One of the things that veterans tend to actively remember is the sheer amount of training and classroom sessions they had to attend while on active duty. Even National Guard and reservists are familiar with spending a great deal of their monthly drill periods attending classes either in the field or at the armory. Now that you are a veteran, continuing education is no longer compulsory, but it should be on a personal basis if you want to succeed in your career or within the civilian workplace.

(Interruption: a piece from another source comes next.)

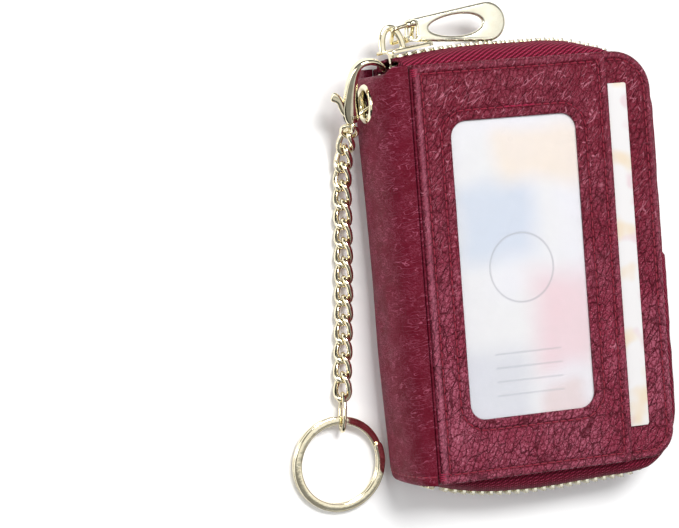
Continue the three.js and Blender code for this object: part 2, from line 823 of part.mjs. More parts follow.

Continuing Education Has Greater Value for Veterans
Constant training and education are part of the military machine; these are mandatory activities you cannot escape, and they are crucial to mission success. In the civilian world, CE is for the most part optional. If your job requires you to sit through classes, you understand that you will be paid for them, but there are situations when CE is a responsibility that falls on you. For example, real estate brokers must go through CE if they hope to keep their licenses active. As a veteran, you have to get into the mindset that cumulative CE in the civilian world is far more valuable than in the military.
Continuing Education Credits for Veterans
For Vietnam and Persian Gulf War era veterans, taking advantage of the GI Bill often meant starting out with freshman courses even though some of the subject matter had already been reviewed on active duty. Veterans of the post-9/11 era can get some of their training converted into CE college credits, thus accelerating their higher education experience. It is easier to convert training into CE credits when you enroll at an online university for military members.
Never Stop Learning
It is important to keep in mind that the American workplace is a meritocracy; this means that you will be presented with better opportunities if you can prove that you have gone through the training and CE that employers are looking for. When you earn CE credits, you will get the proper certificates that prospective employers are looking for. This is why continued learning is crucial for American veterans.
Check with the VA
The VA offers more than just management of your benefits. If you visit VA websites often, you may learn that training opportunities are sometimes offered at very low cost or even for free in your part of the country.
In the end, you do not want to be a stagnant veteran. When it comes to continuing education, you have to be a go-getter and take advantage of every opportunity.